What workflows are you thinking about building with durable functions? Let me know in the comments!

Top comments (4)

Syed Ahmer Shah • Mar 18

This is clean. Finally makes long-running workflows feel like normal code instead of wiring half of AWS together.

The checkpoint/replay model is powerful, but yeah—determinism + step design looks like the real footgun here. Curious how this holds up in messy real-world flows where logic keeps changing mid-execution.

Gunnar Grosch • Mar 18

Thanks Syed! The mid-execution code change scenario is actually handled well. Lambda pins each execution to the version that started it. So if you deploy new code while an execution is suspended, replay still uses the original version. AutoPublishAlias in SAM makes this automatic.

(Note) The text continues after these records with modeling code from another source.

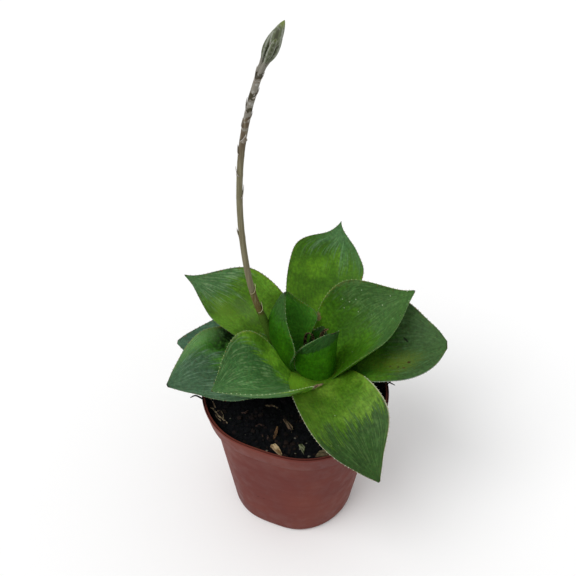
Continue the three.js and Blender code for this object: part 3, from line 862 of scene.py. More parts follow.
def pot_finish():
    material, tree, shader = new_finish("brick_red_plastic", Roughness=0.5, Specular_IOR_Level=0.06)
    place = object_place(tree)
    split = node(tree, "SeparateXYZ", {0: place}).outputs
    angle = maths(tree, "ARCTAN2", split["Y"], split["X"])
    broad, small = grain(tree, place, 35.0, 3.0), grain(tree, place, 260.0, 3.0)
    level = node(tree, "Mapping", {"Vector": place, "Scale": (9.0, 9.0, 900.0)}).outputs[0]
    rings = grain(tree, level, 1.0, 2.0)
    shade = mix(tree, ramp(tree, broad, 0.35, 0.65), colour("612f2a"), colour("6d372e"))
    shade = mix(tree, ramp(tree, small, 0.5, 0.8, 0, 0.2), shade, colour("74403a"))
    shade = mix(tree, 1.0, shade, ramp_grey(tree, rings, 0.96, 1.04), "MULTIPLY")
    # Dark marks; the last two are painted shade on the lip.
    for facing, height, width, tall in MARKS_AND_LIP_SHADE:
        shape = spot_mask(tree, angle, split["Z"], (math.radians(facing), height * MM),
                          (math.radians(width), tall * MM), 0.0, small)
        shade = mix(tree, maths(tree, "MULTIPLY", shape, 0.7), shade, colour("2c120e"))
    # Painted shade: the fine groove of the lip is darkened where shadow falls in it.
    shade = mix(tree, maths(tree, "MULTIPLY", attribute(tree, "lip_groove_shade"), 0.75), shade, colour("2a0d0c"))
    # Painted shade: the wall inside the lip is painted nearly black, raggedly, where it lies in shadow.
    inner_wall_shade_share = maths(tree, "MULTIPLY", attribute(tree, "inner_wall_shade"), ramp(tree, small, 0.25, 0.45, 0.75, 1.0))
    shade = mix(tree, inner_wall_shade_share, shade, colour("0d0b0b"))
    tree.links.new(ramp(tree, small, 0.3, 0.7, 0.44, 0.6), shader.inputs["Roughness"])
    relief = maths(tree, "MULTIPLY_ADD", rings, 0.5, grain(tree, place, 900.0, 3.0))
    cover(tree, shader, shade, relief, 0.2, 0.0002)
    return material


make_pot(pot_finish())

# %% [markdown]
# ## The soil
# A plug of dark, crumbly mix fills the pot to just below the lip. It is drawn up from a disc like the
# pot, and its top is closed with many rings, so that it can be made lumpy.

# %% The soil's plug
# Heights and radii in millimetres. base is the underside, gap the distance from the pot's outer face,
# and the points above top_from are the plug's top.
SOIL = dict(
    crown=52.2, crown_radius=8, slope=51.6, slope_radius=20, edge=51.1, edge_radius=30.3,
    base=1.95, gap=1.45, top_from=50)
SOIL_RINGS = 44


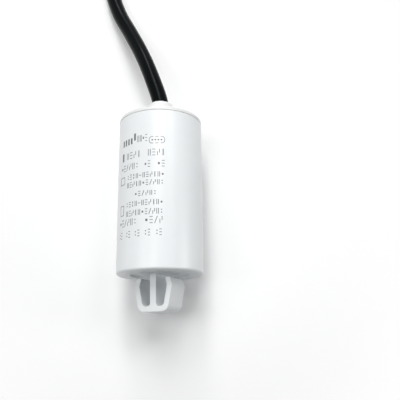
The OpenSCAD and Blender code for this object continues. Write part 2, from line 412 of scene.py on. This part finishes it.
# %% A merged copy of the can
case_shell = bpy.data.objects.new("case_shell", nodes["case"].data.copy())
bpy.context.collection.objects.link(case_shell)
pick(case_shell)
bpy.ops.mesh.customdata_custom_splitnormals_clear()
bpy.ops.object.mode_set(mode="EDIT")
bpy.ops.mesh.select_all(action="SELECT")
bpy.ops.mesh.remove_doubles(threshold=weld)
bpy.ops.mesh.dissolve_limited(angle_limit=math.radians(0.3))
bpy.ops.mesh.select_all(action="DESELECT")
bpy.ops.object.mode_set(mode="OBJECT")
report(case_shell)

# %% Softened edges of the clip
clip_turn = math.radians(24)
clip_half = 6 * MM
edge_soft = 0.25 * MM
on_face = 0.01 * MM
above_seat = 0.1 * MM

flat_way = Vector((-math.sin(clip_turn), 0, math.cos(clip_turn)))
on_flat = [abs(abs(v.co.dot(flat_way)) - clip_half) < on_face and v.co.y < above_seat
           for v in case_shell.data.vertices]
for edge in case_shell.data.edges:
    edge.select = all(on_flat[i] for i in edge.vertices)
print("edges to soften:", sum(edge.select for edge in case_shell.data.edges))
bpy.ops.object.mode_set(mode="EDIT")
bpy.ops.mesh.select_mode(type="EDGE")
bpy.ops.mesh.bevel(offset=edge_soft, segments=3, profile=0.5)
bpy.ops.object.mode_set(mode="OBJECT")
smooth(case_shell, angle=32)
flats = case_shell.modifiers.new("true_flats", "WEIGHTED_NORMAL")
flats.keep_sharp = True
apply_all(case_shell)
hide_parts("case")
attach(case_shell, "root")
report(case_shell)

# %% [markdown]
# ## The print on the can
#
# A can of this kind carries rows of small grey print. Here it is generic: strokes, blocks and dots in rows
# of the usual height and reach, which say nothing. It is drawn flat, as on a printing pad, in the XZ plane:
# x is the way round the can from its top line, and z is the height above the seat. Each mark is a few thin
# bars in a box of a given width and height round its middle. All are added in edit mode, so that they become
# one piece.

# %% Marks of the print
ink_t = 0.02 * MM
stroke = 0.27 * MM
thick_stroke = stroke * 1.4
dot = stroke * 1.6


def bar(x, z, width, height, lean=0.0):
    """A thin upright bar round its middle."""
    bpy.ops.mesh.primitive_cube_add(size=1, location=(x, 0, z), rotation=(0, lean, 0),
                                    scale=(width, ink_t, height))


def post(x, z, width, height):
    """One thick stroke."""
    bar(x, z, thick_stroke, height)


def pair(x, z, width, height):
    """Two strokes side by side."""
    for side in (-1, 1):
        bar(x + side * width / 3, z, stroke, height)


def stairs(x, z, width, height):
    """Two shorter strokes, the right one higher."""
    for side in (-1, 1):
        bar(x + side * width / 3, z + side * height / 5, stroke, height * 0.6)


def broken(x, z, width, height):
    """A thick stroke with a gap."""
    for side in (-1, 1):
        bar(x, z + side * height / 3.5, thick_stroke, height / 2.6)


def rungs(x, z, width, height):
    """Three level strokes above each other."""
    for step in (-1, 0, 1):
        bar(x, z + step * (height - stroke) / 2, width, stroke)


def slash(x, z, width, height):
    """One leaning stroke."""
    bar(x, z, stroke, height * 1.1, lean=math.radians(20))


def dash(x, z, width, height):
    """One level stroke."""
    bar(x, z, width, stroke)


def block(x, z, width, height):
    """A low solid block."""
    bar(x, z, width * 0.7, height * 0.35)


def dots(x, z, width, height):
    """Two dots above each other."""
    for side in (-1, 1):
        bar(x, z + side * height / 4, dot, dot)


# %% A run of marks
MARKS = [pair, rungs, stairs, post, pair, block, rungs, slash, stairs, pair, dots, rungs, broken, pair, dash]
mark_share = 0.66


def run_of_marks(first, last, z, height, pitch, start):
    """Fills a stretch of a row with marks that repeat, from one place in the list of marks."""
    count = max(1, round((last - first) / pitch))
    step = (last - first) / count
    for i in range(count):
        mark = MARKS[(start + i) % len(MARKS)]
        mark(first + (i + 0.5) * step, z, step * mark_share, height)


# %% Rows of the print
# Each row, in millimetres: height of its middle, height and pitch of its marks, and the stretches it fills.
# A row starts a few marks further on in the list than the row before, so that no two rows are alike.
rows = [
    (46.2, 2.7, 1.75, [(-14.6, -6.9), (-4.3, 3.0)]),
    (41.5, 2.6, 1.7, [(-18.2, -7.8), (-5.6, -2.8), (-0.4, 3.0)]),
    (37.1, 2.1, 1.45, [(-13.9, 2.7)]),
    (33.9, 2.1, 1.45, [(-13.9, 2.5)]),
    (29.7, 2.0, 1.5, [(-9.8, -0.2)]),
    (25.9, 2.1, 1.45, [(-14.2, 2.3)]),
    (22.3, 2.2, 1.45, [(-14.1, 2.3)]),
    (18.9, 2.7, 1.75, [(-18.6, -8.3), (-5.2, 2.3)]),
    (14.1, 2.5, 1.5, [(-18.8, -16.1), (-13.9, -11.3), (-9.5, -6.8), (-5.2, -2.5), (-0.8, 1.9)])]
marks_further = 5

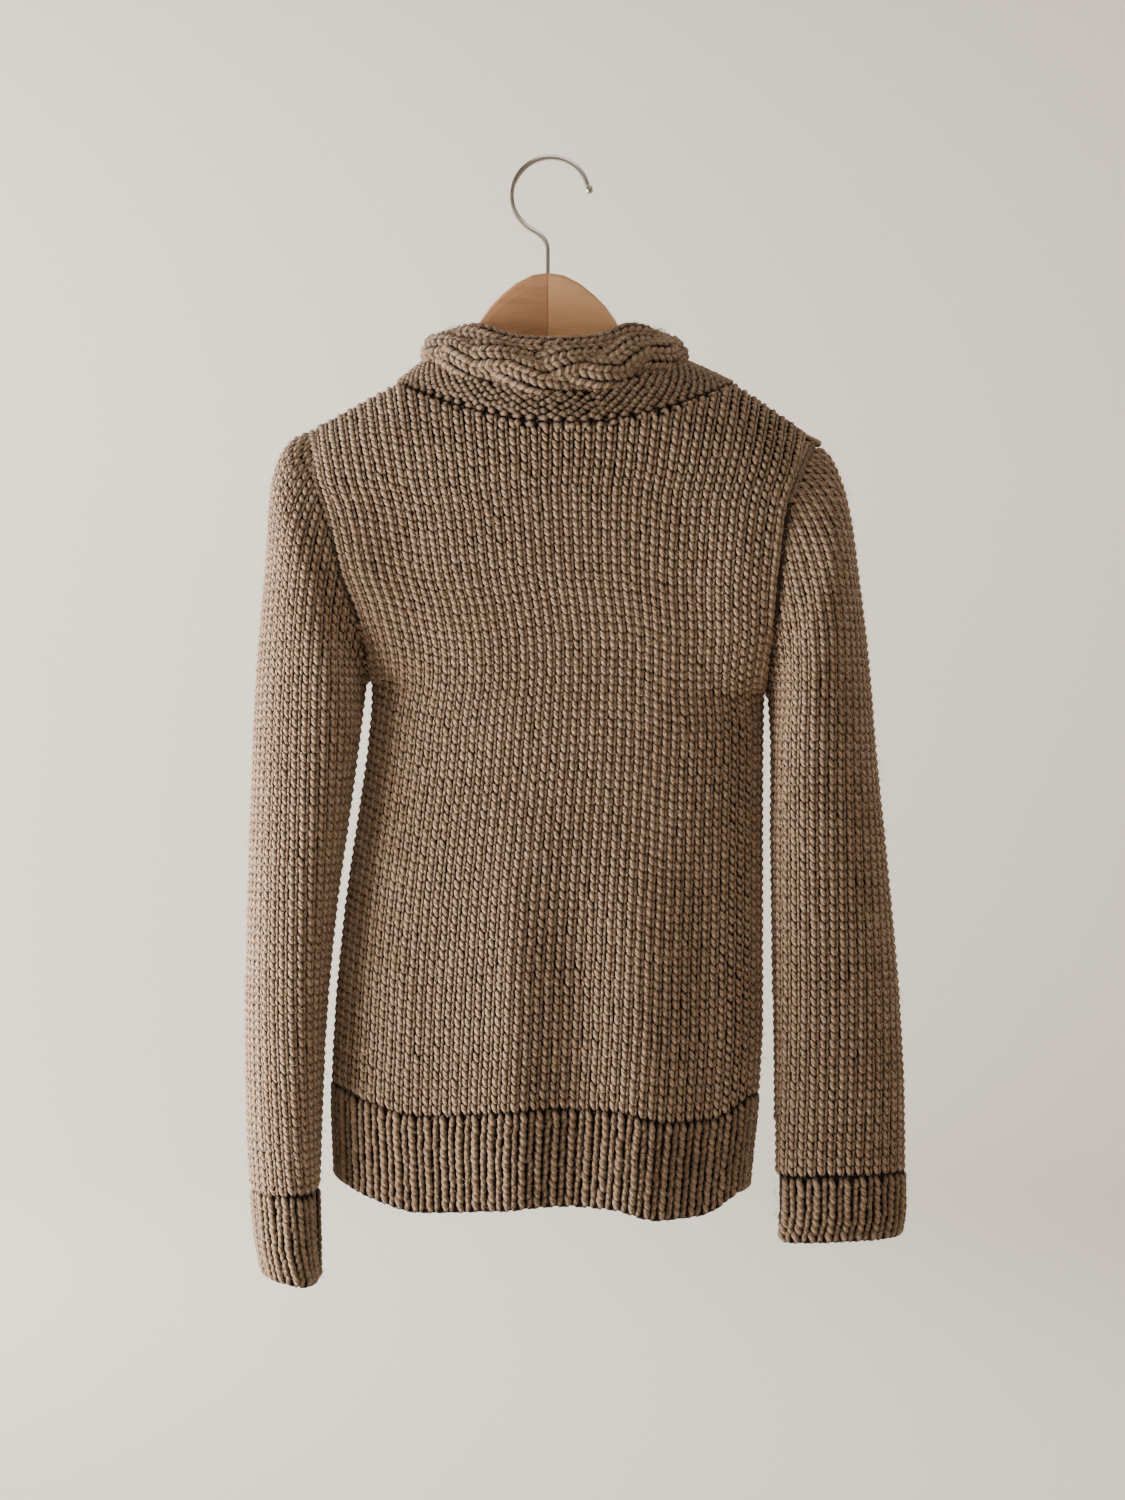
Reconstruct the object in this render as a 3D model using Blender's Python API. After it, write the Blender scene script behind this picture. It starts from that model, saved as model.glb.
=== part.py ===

The part that isn't protected is external schemas. If your ticketing system starts sending a different JSON structure in callback payloads while executions are in flight, those will break on resume. So you need to keep callback payloads backwards compatible for as long as executions can run.

You're right that step design is where the real thinking goes. More granular steps give you better retry boundaries and debuggability, but slower replay. Fewer steps are faster but coarser. I've found it helps to think about "where would I want to retry independently?" as the guide for where to draw step boundaries.

klement Gunndu • Mar 18

The checkpoint/replay model is clever — reminds me of event sourcing but at the function execution level. Do you know if the replay adds noticeable latency on functions with many steps, or is the SDK smart about caching intermediate results?

Gunnar Grosch • Mar 18

Great observation on the event sourcing parallel. The replay doesn't re-execute step bodies. When a step has already been checkpointed, the SDK returns the cached result immediately and skips ahead. So replay latency scales with the number of checkpoint reads (which is fast), not the original execution time of each step.

Where it gets interesting is with waitForCallback: when a callback arrives hours later, the function replays everything up to that point (returning cached values), then resumes forward execution. That's the part that feels most like event sourcing.